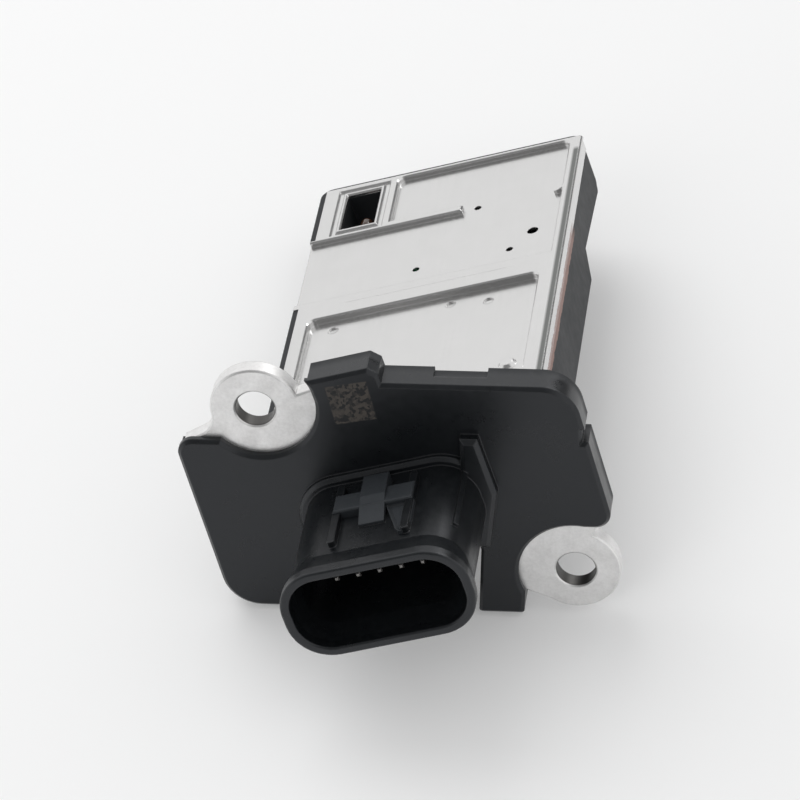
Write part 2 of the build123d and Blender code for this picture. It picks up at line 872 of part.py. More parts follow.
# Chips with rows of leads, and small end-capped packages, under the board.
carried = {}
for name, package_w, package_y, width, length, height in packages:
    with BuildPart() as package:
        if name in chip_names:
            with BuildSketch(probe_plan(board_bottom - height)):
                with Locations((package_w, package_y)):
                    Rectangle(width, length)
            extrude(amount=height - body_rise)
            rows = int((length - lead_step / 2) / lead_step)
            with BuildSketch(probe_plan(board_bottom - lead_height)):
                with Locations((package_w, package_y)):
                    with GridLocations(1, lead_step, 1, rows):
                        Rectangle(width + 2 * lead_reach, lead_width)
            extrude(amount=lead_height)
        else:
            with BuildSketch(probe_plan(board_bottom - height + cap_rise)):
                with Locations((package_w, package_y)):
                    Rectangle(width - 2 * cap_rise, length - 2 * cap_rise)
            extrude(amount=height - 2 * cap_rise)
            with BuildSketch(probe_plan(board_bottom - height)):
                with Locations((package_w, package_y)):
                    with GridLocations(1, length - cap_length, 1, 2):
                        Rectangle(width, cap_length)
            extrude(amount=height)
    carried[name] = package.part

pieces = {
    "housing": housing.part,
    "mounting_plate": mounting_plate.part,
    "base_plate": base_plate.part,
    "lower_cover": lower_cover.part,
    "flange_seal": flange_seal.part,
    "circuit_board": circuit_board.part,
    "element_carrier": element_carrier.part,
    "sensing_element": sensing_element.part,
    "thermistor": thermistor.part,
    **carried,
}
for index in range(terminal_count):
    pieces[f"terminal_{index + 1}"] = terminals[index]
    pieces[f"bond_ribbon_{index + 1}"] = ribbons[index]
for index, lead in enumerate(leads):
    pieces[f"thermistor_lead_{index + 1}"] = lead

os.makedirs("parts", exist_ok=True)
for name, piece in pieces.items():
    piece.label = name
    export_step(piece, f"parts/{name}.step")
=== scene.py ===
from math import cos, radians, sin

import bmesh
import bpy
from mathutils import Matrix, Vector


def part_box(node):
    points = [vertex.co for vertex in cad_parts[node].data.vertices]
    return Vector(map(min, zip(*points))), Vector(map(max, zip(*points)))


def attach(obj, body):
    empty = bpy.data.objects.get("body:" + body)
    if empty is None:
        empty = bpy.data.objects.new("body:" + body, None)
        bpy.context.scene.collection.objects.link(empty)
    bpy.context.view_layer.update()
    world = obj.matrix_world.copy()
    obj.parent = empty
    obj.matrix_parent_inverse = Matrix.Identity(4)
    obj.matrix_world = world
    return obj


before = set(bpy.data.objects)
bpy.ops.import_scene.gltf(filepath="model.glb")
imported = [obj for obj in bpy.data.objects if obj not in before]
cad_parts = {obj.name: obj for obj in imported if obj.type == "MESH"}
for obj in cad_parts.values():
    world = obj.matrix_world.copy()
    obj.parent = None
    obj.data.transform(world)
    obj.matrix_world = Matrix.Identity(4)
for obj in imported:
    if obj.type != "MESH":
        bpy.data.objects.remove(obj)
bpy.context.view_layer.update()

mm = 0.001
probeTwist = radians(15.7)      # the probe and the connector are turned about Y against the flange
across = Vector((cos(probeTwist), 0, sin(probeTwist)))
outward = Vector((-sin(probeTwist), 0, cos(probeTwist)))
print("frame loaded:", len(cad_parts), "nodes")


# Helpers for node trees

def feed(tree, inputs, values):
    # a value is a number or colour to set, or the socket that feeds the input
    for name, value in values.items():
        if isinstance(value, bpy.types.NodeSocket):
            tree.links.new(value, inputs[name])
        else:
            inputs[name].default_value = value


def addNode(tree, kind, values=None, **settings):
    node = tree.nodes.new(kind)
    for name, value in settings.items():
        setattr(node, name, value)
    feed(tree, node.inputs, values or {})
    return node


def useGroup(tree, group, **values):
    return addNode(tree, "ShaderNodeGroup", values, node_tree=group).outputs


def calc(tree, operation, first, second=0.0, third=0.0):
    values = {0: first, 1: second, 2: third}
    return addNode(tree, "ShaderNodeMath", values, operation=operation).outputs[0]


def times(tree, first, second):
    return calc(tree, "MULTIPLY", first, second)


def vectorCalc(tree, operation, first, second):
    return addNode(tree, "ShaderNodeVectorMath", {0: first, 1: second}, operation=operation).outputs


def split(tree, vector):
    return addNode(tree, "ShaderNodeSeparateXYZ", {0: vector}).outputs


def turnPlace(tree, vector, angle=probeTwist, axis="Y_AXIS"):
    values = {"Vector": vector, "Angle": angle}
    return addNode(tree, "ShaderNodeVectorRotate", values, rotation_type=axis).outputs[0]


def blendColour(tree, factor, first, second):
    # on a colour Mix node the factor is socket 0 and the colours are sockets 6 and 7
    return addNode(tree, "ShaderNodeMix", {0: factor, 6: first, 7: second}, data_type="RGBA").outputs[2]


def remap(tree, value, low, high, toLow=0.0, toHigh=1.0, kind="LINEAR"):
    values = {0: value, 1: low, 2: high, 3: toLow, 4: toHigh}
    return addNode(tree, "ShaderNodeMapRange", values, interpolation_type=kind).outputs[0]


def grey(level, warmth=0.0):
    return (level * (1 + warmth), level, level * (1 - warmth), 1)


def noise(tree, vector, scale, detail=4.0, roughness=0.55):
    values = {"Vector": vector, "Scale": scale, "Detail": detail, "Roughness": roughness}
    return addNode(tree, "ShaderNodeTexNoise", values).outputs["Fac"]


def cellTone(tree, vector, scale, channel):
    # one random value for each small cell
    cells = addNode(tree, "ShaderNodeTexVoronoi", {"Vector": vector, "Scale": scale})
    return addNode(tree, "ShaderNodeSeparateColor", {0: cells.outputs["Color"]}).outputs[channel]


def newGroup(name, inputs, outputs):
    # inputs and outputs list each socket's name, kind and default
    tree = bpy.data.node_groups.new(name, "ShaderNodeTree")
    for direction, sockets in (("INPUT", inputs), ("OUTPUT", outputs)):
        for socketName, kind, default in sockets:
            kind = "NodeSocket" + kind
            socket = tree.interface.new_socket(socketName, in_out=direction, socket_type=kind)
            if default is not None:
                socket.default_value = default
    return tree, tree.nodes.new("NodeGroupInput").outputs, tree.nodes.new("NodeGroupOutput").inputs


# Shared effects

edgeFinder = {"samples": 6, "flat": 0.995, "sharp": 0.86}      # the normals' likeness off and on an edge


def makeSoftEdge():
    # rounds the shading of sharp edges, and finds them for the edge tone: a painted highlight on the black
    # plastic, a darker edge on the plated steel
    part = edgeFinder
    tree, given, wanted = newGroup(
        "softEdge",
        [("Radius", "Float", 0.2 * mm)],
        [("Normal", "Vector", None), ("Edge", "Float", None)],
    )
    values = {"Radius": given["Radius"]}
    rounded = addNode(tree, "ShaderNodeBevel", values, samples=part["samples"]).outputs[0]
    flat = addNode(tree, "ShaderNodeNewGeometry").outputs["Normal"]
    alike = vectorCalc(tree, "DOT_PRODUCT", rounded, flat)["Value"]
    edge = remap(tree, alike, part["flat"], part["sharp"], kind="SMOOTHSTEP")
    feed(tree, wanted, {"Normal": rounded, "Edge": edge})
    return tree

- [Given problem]
Everything from the first line of the data through the line containing "carried[name] = package.part" should be echoed exactly. Add nothing.

- [Finished task]
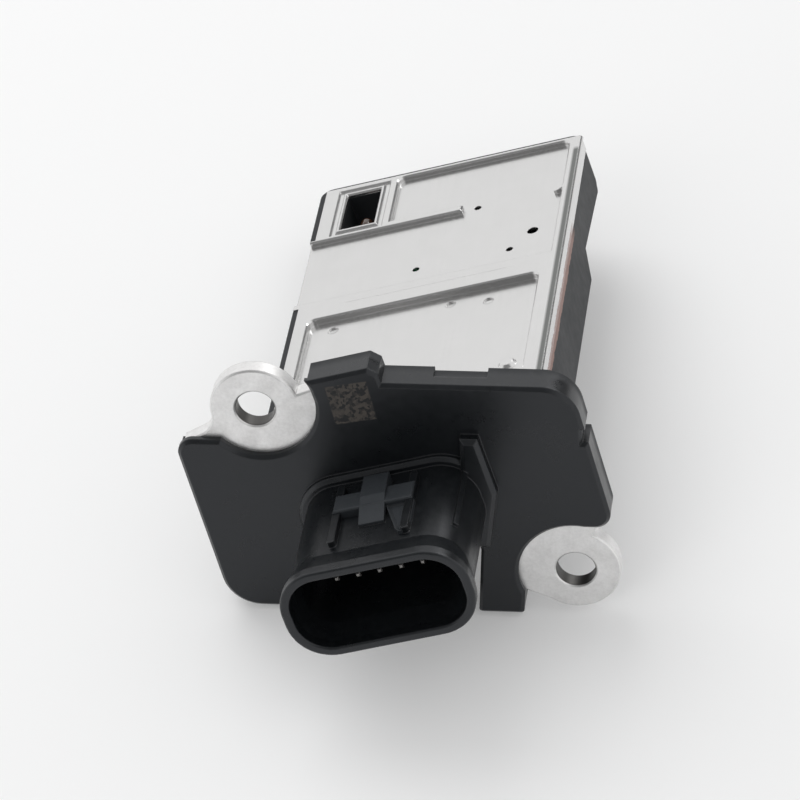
Write part 2 of the build123d and Blender code for this picture. It picks up at line 872 of part.py. More parts follow.
# Chips with rows of leads, and small end-capped packages, under the board.
carried = {}
for name, package_w, package_y, width, length, height in packages:
    with BuildPart() as package:
        if name in chip_names:
            with BuildSketch(probe_plan(board_bottom - height)):
                with Locations((package_w, package_y)):
                    Rectangle(width, length)
            extrude(amount=height - body_rise)
            rows = int((length - lead_step / 2) / lead_step)
            with BuildSketch(probe_plan(board_bottom - lead_height)):
                with Locations((package_w, package_y)):
                    with GridLocations(1, lead_step, 1, rows):
                        Rectangle(width + 2 * lead_reach, lead_width)
            extrude(amount=lead_height)
        else:
            with BuildSketch(probe_plan(board_bottom - height + cap_rise)):
                with Locations((package_w, package_y)):
                    Rectangle(width - 2 * cap_rise, length - 2 * cap_rise)
            extrude(amount=height - 2 * cap_rise)
            with BuildSketch(probe_plan(board_bottom - height)):
                with Locations((package_w, package_y)):
                    with GridLocations(1, length - cap_length, 1, 2):
                        Rectangle(width, cap_length)
            extrude(amount=height)
    carried[name] = package.part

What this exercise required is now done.